今後、柴田氏がどうツジツマを合わせてくるかには興味があります。しかしそれは、「下山事件の真実」とは関係がない世界でのお話しでしょう。
お久しぶりです。最近、上野正彦氏の『「藪の中」の死体』という著書を読み、「下山事件」について、上野氏が「私の結論は、他殺である。」とされていました(限定された記録によるという限界があることを前提とされていますが)。私は、上野氏の数々の著書を読んで、上野氏が、法医学という立場で真摯に死体に向き合ってきた姿勢を尊敬しています。タイムマシンにのって、古畑氏でなく、上野氏が監察医として検死していたらなあ、と思います。
確かに「最後の証言」は矢田記者の、謀殺下山事件48.7.4刊、全編、特に、「事件補遺」、や「黒い霧」を底本としたフレームアップ、という印象が強い。
下山平成三部作についての読後感は、非常にあと味が悪い。
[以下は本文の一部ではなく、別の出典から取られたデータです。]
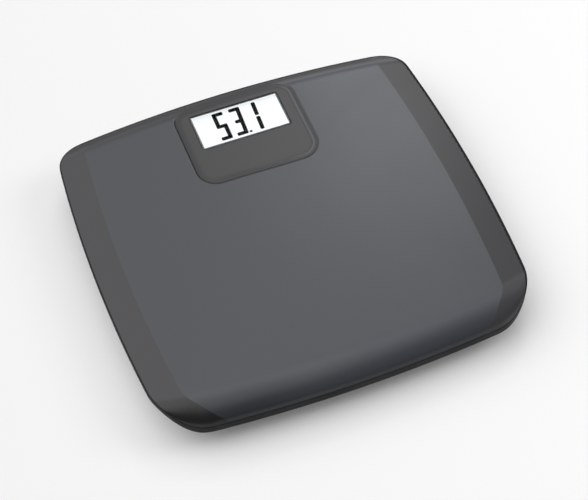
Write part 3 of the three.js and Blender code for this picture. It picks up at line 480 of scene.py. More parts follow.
class Tree:
    """The nodes of a material or of the world, with short ways to add and join them."""

    def __init__(self, owner):
        owner.use_nodes = True
        self.nodes, self.links = owner.node_tree.nodes, owner.node_tree.links

    def feed(self, node, inputs):
        """Sets a node's inputs to plain values, or joins them to the outputs of other nodes."""
        for socket, value in inputs.items():
            if isinstance(value, bpy.types.NodeSocket):
                self.links.new(value, node.inputs[socket])
            else:
                node.inputs[socket].default_value = value

    def add(self, kind, inputs=None, **settings):
        node = self.nodes.new("ShaderNode" + kind)
        for name, value in settings.items():
            setattr(node, name, value)
        self.feed(node, inputs or {})
        return node

    def noise(self, size, detail):
        """A noise whose grains are about the given size in millimetres."""
        coordinate = self.add("TexCoord").outputs["Object"]
        inputs = {"Vector": coordinate, "Scale": 1 / (size * MM), "Detail": detail}
        return self.add("TexNoise", inputs).outputs["Fac"]

    def spread(self, value, low, high):
        """A noise stretched to run from one value to another."""
        return self.ranged(value, NOISE_LOW, NOISE_HIGH, low, high)

    def ranged(self, value, from_low, from_high, low, high, **settings):
        inputs = {"Value": value, "From Min": from_low, "From Max": from_high, "To Min": low, "To Max": high}
        return self.add("MapRange", inputs, **settings).outputs["Result"]

    def mixed(self, factor, one, other, **settings):
        inputs = {MIX_FACTOR: factor, MIX_ONE: one, MIX_OTHER: other}
        return self.add("Mix", inputs, data_type="RGBA", **settings).outputs[MIX_RESULT]

    def tint(self, value, color, change):
        """A colour that varies a little round the given one."""
        darker, lighter = ((*[c * level for c in color], 1) for level in (1 - change, 1 + change))
        return self.mixed(value, darker, lighter)

    def maths(self, operation, first, second):
        return self.add("Math", {0: first, 1: second}, operation=operation).outputs[0]

    def seen(self):
        """One for camera, glossy and transmitted rays, and nothing for scattered light."""
        path = self.add("LightPath").outputs
        seen = self.maths("MAXIMUM", path["Is Camera Ray"], path["Is Glossy Ray"])
        return self.maths("MAXIMUM", seen, path["Is Transmission Ray"])

    def mixed_shader(self, factor, one, other, output):
        """Shows one shader or the other by the factor."""
        mixer = self.add("MixShader", {0: factor, 1: one.outputs[0], 2: other.outputs[0]})
        self.feed(self.nodes[output], {"Surface": mixer.outputs[0]})


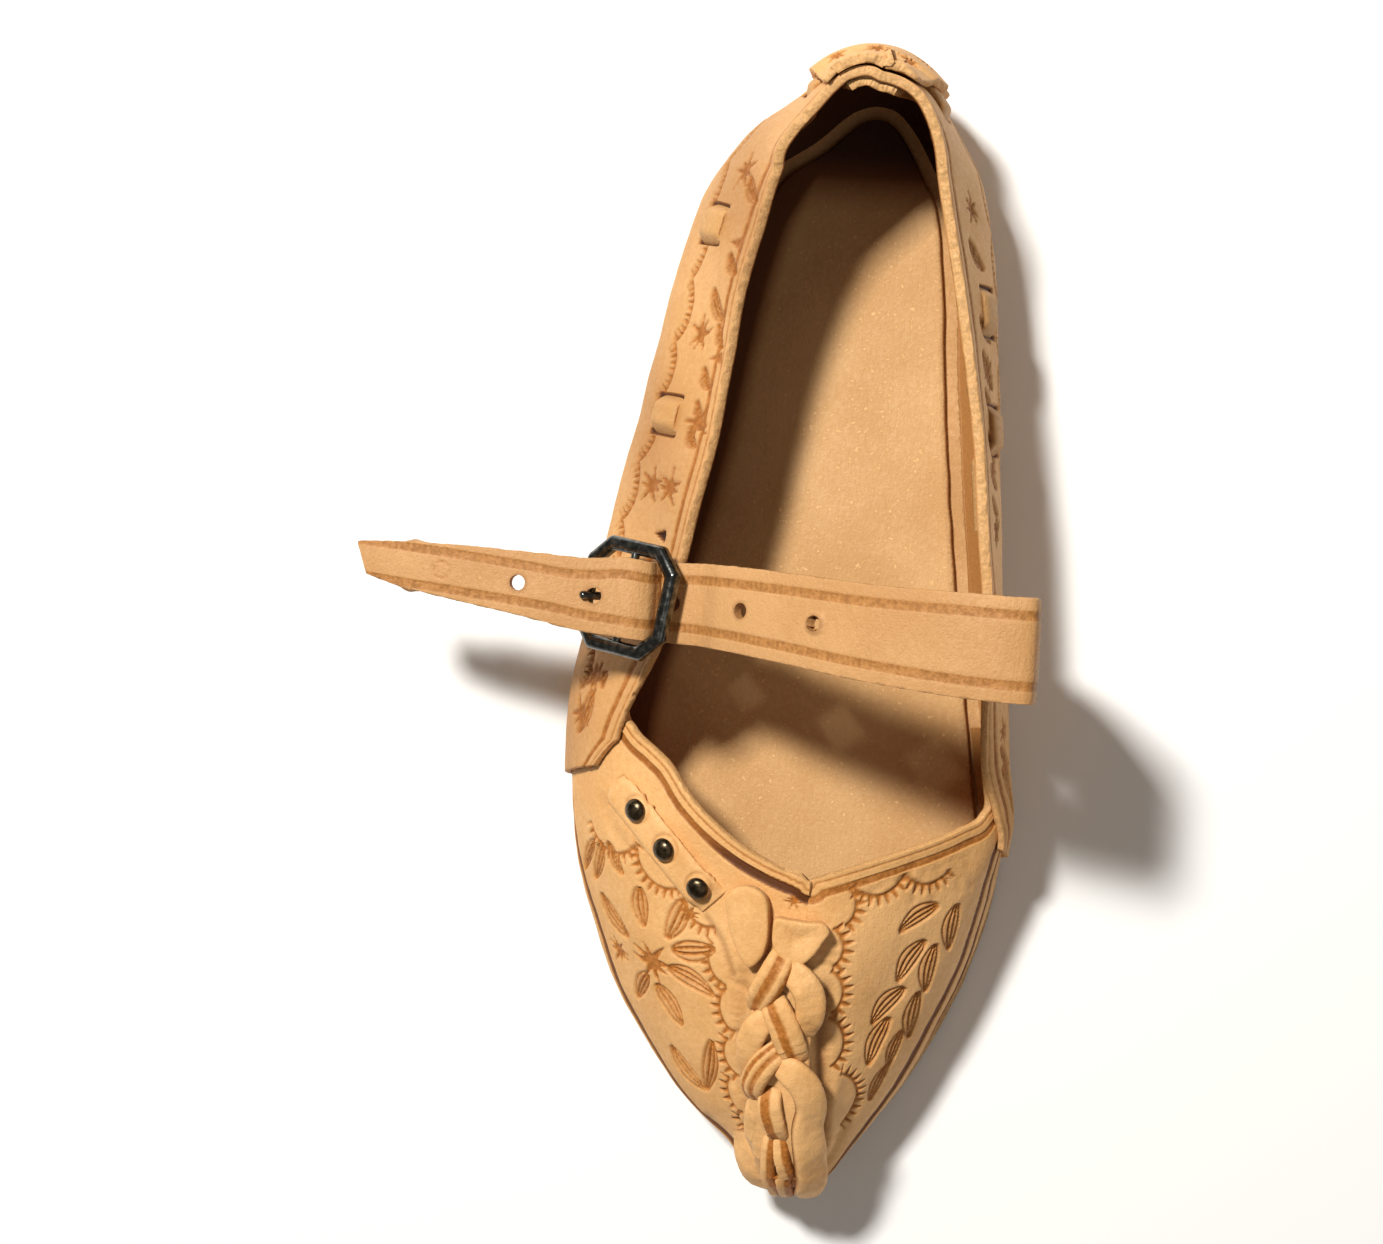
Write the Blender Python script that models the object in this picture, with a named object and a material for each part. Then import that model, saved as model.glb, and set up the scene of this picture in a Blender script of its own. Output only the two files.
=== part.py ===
"""Leather moccasin, right shoe: tooled folk moccasin with an ankle strap, a plaited toe
seam and a woven heel thong.

Frame: +Z up, floor at z = 0, toe towards -Y, outer side of the foot towards -X.
The origin is on the floor under the middle of the heel.
Lengths are in millimetres and become metres when a mesh is made.
"""

import math

import bmesh
import bpy
import numpy as np
from mathutils import Vector
from mathutils.bvhtree import BVHTree

MM = 0.001

# Driving sizes of the last
LENGTH = 243.0
BALL_WIDTH = 94.0
HEEL_HEIGHT = 50.0
INSTEP_HEIGHT = 40.0
HEEL_SET = 32.0
ARCH_RISE = 1.6
TOE_SPRING = 6.0

# Leather
UPPER_WALL = 1.8
QUARTER_LIFT = 1.6
QUARTER_WALL = 2.2
SOLE_THICKNESS = 3.0
INSOLE_THICKNESS = 1.8
STRAP_THICKNESS = 2.0
THONG_THICKNESS = 1.7
THONG_WIDTH = 9.0
PATCH_THICKNESS = 2.0
LAP_THICKNESS = 1.8
LAP_BITE = 0.4
SOLE_EDGE_ROUND = 0.6
INSOLE_EDGE_ROUND = 0.4
GAP = 0.3
SEAT = 0.45
STRIP_SEAT = 0.6

# Buckle, studs and plait
BUCKLE_BAR = 3.0
BUCKLE_THICKNESS = 2.4
BUCKLE_LENGTH = 24.0
BUCKLE_CORNER = 5.0
BUCKLE_CHAMFER = 0.7
BUCKLE_SLOPE = 31.0
BUCKLE_TURN = 9.0
BUCKLE_PLAY = 1.4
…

第一に「書かない、書けない」と言いながら森やアシスタントの諸永の苦労を踏み台にして、最後の証言ならぬ、最後の三部作目を上梓した。
諸永朝日はやはり朝日らしく、五反野にいる森に「柴田が書く」と言っている、と、重大な嘘で森をつって、連載に強引に持ち込んだ。
気の毒なのは気弱な森達也である。
本を読む女ざれこさんは、下山病ではなく、志し半ばで他界した斉藤に感染した様子。
興銀、昭電乗っ取り。
ケージス追い落とし。
反共産(35議席)。
以上3点が事実として明らか。
余の事は水割りの水。
井筒和幸、森達也、吉岡、山口の各位!、手持ちの映像を編集して、商品化して、販売してください。そうすべきだ。
矢板康二氏と森達也の関係さえ、いまでも良好なら不可能ではないはずだ。